For the survivors, this release is both catharsis and fresh trauma, a long-overdue light shone on darkness, yet flickering with inconsistencies and pain.

For the rest of the world, it is a mirror: reflecting not just one man's depravity, but a society's willingness to look away when the stakes are high. The documents are public. The questions endure. And somewhere in the millions of pages, the truth, fragmented, redacted, contested, waits for those brave enough to keep searching.

Epstein Files
The cell that was holding Jeffrey Epstein.

With over 3 million pages (often rounded to 3 million or 3+ million; some reports say ~3.5 million total across all releases including prior smaller tranches), the release is considered the largest single release about Epstein.

It's worth noting that the DOJ has reviewed more than 6 million potentially responsive pages overall, but withheld roughly half (~3 million) for reasons like victim privacy, child sexual abuse material (CSAM), attorney-client privilege, duplicates, or unrelated content.

In the end, the Epstein files were not a situation where powerful people quietly erased themselves from history. The redaction process was controlled solely by the U.S. Department of Justice under a law specifically designed to prevent edits based on embarrassment, reputation, or political status. The only permitted redactions were narrow and victim-focused: names, identifying details, and sensitive material involving abuse or ongoing investigations.

What followed wasn’t evidence of elite protection, but of scale and failure.
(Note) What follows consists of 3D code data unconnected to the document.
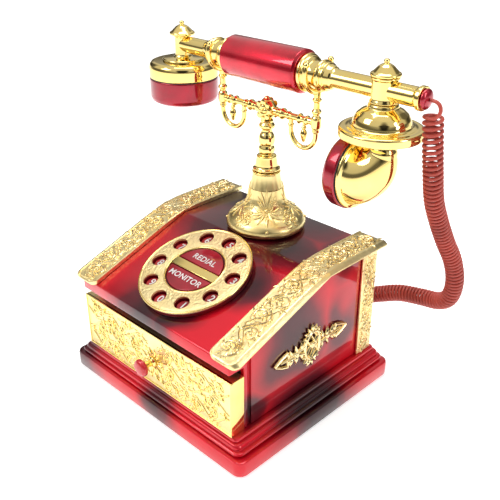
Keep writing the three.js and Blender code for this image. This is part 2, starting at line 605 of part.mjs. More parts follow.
// A horn that swings from the upright neck to the bell's open end: each of its rings turns further about a
// pivot in the inner corner, and reaches further out from it.
function mouthpieceElbow() {
  const { bellRadius, rimRadius, rimWidth, seamX, bellZ, neckX, neckRadius, neckTop } = MOUTH;
  const mouth = seamX + GAP / 2;
  const start = mouth + rimWidth;
  const pivotZ = bellZ + bellRadius + 0.2;
  const rings = [circleRing([neckX, neckTop], neckRadius, 0)];
  for (let i = 0; i <= 9; i++) {
    const share = i / 9;
    const angle = (share * Math.PI) / 2;
    const near = (neckX - neckRadius - start) * (1 - share) + 0.2;
    const far = near + 2 * neckRadius + 2 * (bellRadius - neckRadius) * share ** 1.15;
    const away = (near + far) / 2;
    const centre = [start + away * Math.cos(angle), pivotZ - away * Math.sin(angle)];
    rings.push(circleRing(centre, (far - near) / 2, angle));
  }
  const rim = turnedAlongX([[0, mouth], [rimRadius - 0.6, mouth], [rimRadius, mouth + 0.6],
    [rimRadius, start - 0.4], [bellRadius + 0.6, start + 0.4], [0, start + 0.4]], 22);
  const hollow = turnedAlongX([[0, mouth - 1], [bellRadius - 2.4, mouth - 1], [bellRadius - 5.6, mouth + 4.4],
    [0, mouth + 4.4]], 16);
  const horn = join(skin(rings.reverse()), rim.translate(0, 0, bellZ));
  return cut(horn, hollow.translate(0, 0, bellZ)).translate(0, 0, -AXIS_Z);
}

function mouthpieceCap() {
  const { faceX, seamX, capRadius: radius } = MOUTH;
  const end = seamX - GAP / 2;
  const outside = turnedAlongX([[0, faceX + 0.8], [radius - 5, faceX], [radius - 1.4, faceX + 0.8],
    [radius, faceX + 2.6], [radius, end], [0, end]], 22);
  const hollowStart = faceX + 4;
  const hollow = turnedAlongX([[0, hollowStart], [radius - 3, hollowStart], [radius - 3, end + 1],
    [0, end + 1]], 16);
  const soundHoles = [];
  for (let i = 0; i < 6; i++) {
    const angle = (Math.PI * i) / 3;
    const hole = turnedAlongX([[0, faceX - 1], [1, faceX - 1], [1, faceX + 5], [0, faceX + 5]], 6);
    soundHoles.push(hole.translate(0, 6 * Math.cos(angle), 6 * Math.sin(angle)));
  }
  return cut(outside, hollow, ...soundHoles).translate(0, 0, fromSpindle(MOUTH.bellZ));
}

piece("mouthpiece_canopy", mouthpieceCanopy(), GOLD, handset);
piece("mouthpiece_elbow", mouthpieceElbow(), GOLD, handset);
piece("mouthpiece_cap", mouthpieceCap(), LACQUER, handset);
piece("microphone", turnedAlongX([[0, MOUTH.seamX + 1], [10, MOUTH.seamX + 1], [10, MOUTH.seamX + 4],
  [0, MOUTH.seamX + 4]], 16).translate(0, 0, fromSpindle(MOUTH.bellZ)), BLACK, handset);
const capStart = MOUTH.spindleEnd + GAP;
piece("cord_end_cap", turnedAlongX([[0, capStart], [5.4, capStart], [5.4, capStart + 1.2],
  [4.2, capStart + 2.5], [0, capStart + 3]], 16), LACQUER, handset);

// ---------- cords and rear sockets ----------
piece("cord_lead_top", rod(smoothCurve(LEAD_TOP), CORD.wireRadius, 8, 10), CORD_RED);
piece("cord_coil", rod(smoothCurve(COIL), CORD.coilRadius, 8, 30), CORD_RED);
piece("cord_lead_bottom", rod(smoothCurve(LEAD_BOTTOM), CORD.wireRadius, 8, 8), CORD_RED);

function cordGrommet() {
  const body = turnedAlongMinusY([[0, 3.6], [2.4, 3.6], [2.4, 0], [0, 0]].reverse(), 12);
  const shank = turnedAlongMinusY([[0, -5.2], [3, -5.2], [3, -GAP], [5, -GAP], [5, 0.4], [0, 0.4]], 16);
  return join(body, shank).rotateZ(Math.PI);
}

piece("cord_grommet", cordGrommet().translate(GROMMET.x, CASING.backY + GAP + 0.3, GROMMET.z), RUBBER);

function lineJack() {
  const reach = GAP;
  const { halfX, halfZ } = JACK;
  const flange = block(-halfX - 2, halfX + 2, reach, reach + 1.6, -halfZ - 2, halfZ + 2);
  const body = block(-halfX + reach, halfX - reach, -5.5, reach + 0.5, -halfZ + reach, halfZ - reach);
  const socket = block(-4.8, 4.8, -4, reach + 3, -3.6, 3.6);
  return cut(join(flange, body), socket);
}

piece("line_jack", lineJack().translate(JACK.x, CASING.backY, JACK.z), BLACK);

export default phone;
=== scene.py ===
"""The finished look of the compact bedroom telephone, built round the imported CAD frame.

Shapes are drawn in millimetres in the part's frame (+Z up, -Y the drawer side), and make() turns them
into metres."""
import json
import math
import random

import bmesh
import bpy
import numpy as np
from mathutils import Matrix, Vector


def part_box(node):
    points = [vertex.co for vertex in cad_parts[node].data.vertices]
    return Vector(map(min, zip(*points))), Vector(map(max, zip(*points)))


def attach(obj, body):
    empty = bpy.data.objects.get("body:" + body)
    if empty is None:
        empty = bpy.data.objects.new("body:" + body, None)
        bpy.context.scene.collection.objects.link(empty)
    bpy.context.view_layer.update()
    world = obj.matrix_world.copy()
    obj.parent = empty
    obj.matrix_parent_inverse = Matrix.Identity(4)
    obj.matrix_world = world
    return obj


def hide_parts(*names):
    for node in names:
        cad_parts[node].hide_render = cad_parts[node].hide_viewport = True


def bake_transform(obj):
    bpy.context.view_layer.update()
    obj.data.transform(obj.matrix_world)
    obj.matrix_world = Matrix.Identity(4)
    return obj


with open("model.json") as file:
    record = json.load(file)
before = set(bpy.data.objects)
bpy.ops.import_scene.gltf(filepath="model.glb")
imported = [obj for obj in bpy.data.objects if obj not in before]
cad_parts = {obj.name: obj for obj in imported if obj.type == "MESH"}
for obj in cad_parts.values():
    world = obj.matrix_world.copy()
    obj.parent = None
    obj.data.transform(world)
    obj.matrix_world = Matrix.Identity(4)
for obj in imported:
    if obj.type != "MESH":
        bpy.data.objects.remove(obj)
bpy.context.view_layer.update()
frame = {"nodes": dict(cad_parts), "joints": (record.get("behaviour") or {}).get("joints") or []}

MM = 0.001
TURN = 2 * math.pi


# ---------------------------------------------------------------- what the frame says
def box(node):
    low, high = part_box(node)
    return np.array(low) / MM, np.array(high) / MM


def middle(node):
    low, high = box(node)
    return (low + high) / 2


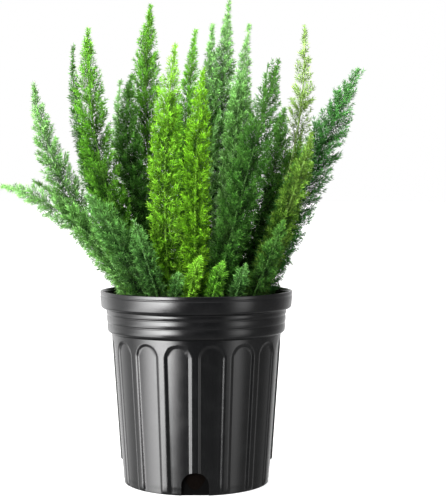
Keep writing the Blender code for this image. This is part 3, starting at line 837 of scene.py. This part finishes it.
def stem_line(foot, middle, tip):
    """Points, directions and two directions across, evenly spaced along the bent stem."""
    t = np.linspace(0, 1, LINE_POINTS)[:, None]
    control = 2 * middle - (foot + tip) / 2
    points = foot * (1 - t) ** 2 + control * 2 * t * (1 - t) + tip * t * t
    steps = np.linalg.norm(np.diff(points, axis=0), axis=1)
    lengths = np.concatenate([[0], np.cumsum(steps)])
    even = np.linspace(0, lengths[-1], LINE_POINTS)
    points = np.stack([np.interp(even, lengths, points[:, k]) for k in range(3)], axis=1)
    along = unit(np.gradient(points, axis=0))
    across = np.empty_like(points)
    side = np.cross(along[0], (0.0, 1.0, 0.0))
    for i in range(LINE_POINTS):
        side = side - along[i] * side.dot(along[i])
        side = side / np.linalg.norm(side)
        across[i] = side
    return {"length": lengths[-1], "even": even, "points": points, "along": along, "across": across}


def read_line(line, distances):
    """The line's points at these distances, its directions there, and two across it."""
    spots, along, across = (
        np.stack([np.interp(distances, line["even"], line[key][:, k]) for k in range(3)], axis=1)
        for key in ("points", "along", "across")
    )
    along, across = unit(along), unit(across)
    return spots, along, across, np.cross(along, across)


def turned(first, second, angles):
    """Directions at these angles from the first direction towards the second."""
    return first * np.cos(angles)[:, None] + second * np.sin(angles)[:, None]


def tubes(starts, bends, ends, radius):
    """Thin tapering tubes from each start by a bend to each end, as points and triangles."""
    sides = 3
    along = unit(ends - starts)
    reference = np.where(np.abs(along[:, [2]]) < 0.9, [[0.0, 0.0, 1.0]], [[1.0, 0.0, 0.0]])
    across = unit(np.cross(along, reference))
    up = np.cross(along, across)
    rings = []
    for spot, width in ((starts, 1.0), (bends, 0.8)):
        for side in range(sides):
            turn = 2 * math.pi * side / sides
            rings.append(spot + (across * math.cos(turn) + up * math.sin(turn)) * (radius * width))
    points = np.stack([*rings, ends], axis=1).reshape(-1, 3)
    base = np.arange(len(starts))[:, None] * (2 * sides + 1)
    faces = []
    for side in range(sides):
        after = (side + 1) % sides
        faces.append(base + [side, after, sides + after])
        faces.append(base + [side, sides + after, sides + side])
        faces.append(base + [sides + side, sides + after, 2 * sides])
    return points, np.concatenate(faces)


def stem_tube(line):
    """The stem's tapering tube, its foot sunk in the soil, and its strip on the flat map."""
    distances = np.linspace(0, line["length"] * STEM_END, STEM_ROWS)
    spots, along, across, up = read_line(line, distances)
    share = (distances / line["length"])[:, None]
    radius = STEM_FOOT_RADIUS + (STEM_TIP_RADIUS - STEM_FOOT_RADIUS) * share
    spots[0] -= along[0] * STEM_SUNK
    points = []
    strip = []
    for row in range(STEM_ROWS):
        for side in range(STEM_SIDES):
            turn = 2 * math.pi * side / STEM_SIDES
            spoke = across[row] * math.cos(turn) + up[row] * math.sin(turn)
            points.append(spots[row] + spoke * radius[row])
            strip.append((row / STEM_ROWS, 0.75 * STEM_STRIP * side / STEM_SIDES))
    strip += [(0.0, STEM_STRIP / 2), (0.99, STEM_STRIP / 2)]
    tip = spots[-1] + along[-1] * STEM_POINT
    points, faces = closed_rings(np.array(points), STEM_SIDES, spots[0], tip)
    return points, faces, np.array(strip)


def needle_kites(roots, directions, lengths, widths, draws):
    """Narrow folded blades: four points and two triangles each."""
    loose = unit(draws.normal(size=roots.shape))
    side = unit(np.cross(directions, loose))
    rise = np.cross(side, directions)
    tips = roots + directions * lengths[:, None]
    belly = roots + directions * (lengths * NEEDLE_BELLY)[:, None] + rise * (widths * NEEDLE_FOLD)[:, None]
    half = side * (widths / 2)[:, None]
    points = np.stack([roots, belly - half, tips, belly + half], axis=1).reshape(-1, 3)
    base = np.arange(len(roots))[:, None] * 4
    return points, np.concatenate([base + [0, 1, 2], base + [0, 2, 3]])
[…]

Millions of pages were processed, and while the DOJ insisted prominent figures were not shielded, serious redaction errors exposed victim information, triggering backlash and emergency corrections. Survivors could request fixes after release; non-victims had no mechanism to pre-emptively remove their names.

So the story of the release isn’t one of secret self-scrubbing by the powerful. Instead, it’s one of an unprecedented document dump, strict transparency rules, and a chaotic execution that struggled to balance public disclosure with victim privacy.